Amazon's decision is not surprising. It's not that anyone wants to drive US companies out of China's e-commerce market, but the market faces severe challenges so it's hard for some enterprises to survive.

Amazon's withdrawal is ringing alarms for China's e-commerce sector.

The global retail world is shifting rapidly and e-commerce is driving this trend. The world's largest and fastest-growing online retail market is in China, but the country's e-commerce sector has reached a bottleneck, with some internet companies having a really hard time.

An internal letter attributed to Liu Qiangdong, founder of Chinese e-commerce giant, said earlier this week that JD Logistics had dropped the base salary for delivery staff because the subsidiary needed to end a 12-year string of losses through reforms.

These negative developments affecting world-class e-commerce players such as JD and Amazon tell everyone how serious the problems are for China's e-commerce sector.

In the past few years, internet technology has penetrated almost every sector of the Chinese economy. The strains affecting e-commerce are being transmitted along the whole value chain, all the way to the end producers, who are ordinary workers and farmers.

Many agricultural products and daily necessities sold online have very low prices, squeezing margins for everyone along the value chain, especially the end-producers who have less bargaining power over profit distribution than manufacturers, distributors and e-commerce platforms.

Online retailers have indeed created an e-commerce miracle in China, but most of them used a low-price strategy to compete for customers.
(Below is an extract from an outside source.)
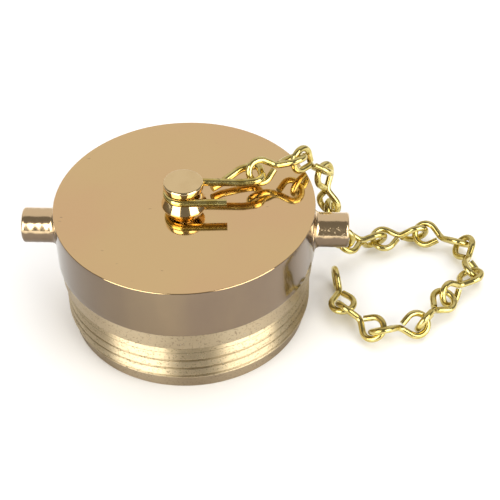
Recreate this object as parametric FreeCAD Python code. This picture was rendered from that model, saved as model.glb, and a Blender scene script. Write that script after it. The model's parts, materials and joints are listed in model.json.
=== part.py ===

A retail price war will definitely have an impact on upstream manufacturing and agriculture, which are two important pillars of the real economy.

When China's e-commerce sector was in a period of rapid development, there was much talk of the huge success achieved by internet giants such as Alibaba Group, but less attention was paid to the side effects of the expansion of e-commerce on the real economy and the complex challenges it has brought.

E-commerce has been seen as one of China's "four great new inventions" of the modern era. As a new business concept, e-commerce has had a long trial run. Amazon's withdrawal can be seen as a landmark event, pointing to the end of a golden era in China's e-commerce sector and the start of an adjustment period.

Maybe it's time for China to rethink the business model of e-commerce and the role it plays in the real economy. After adjustment, the sector can eventually reach maturity if all goes smoothly.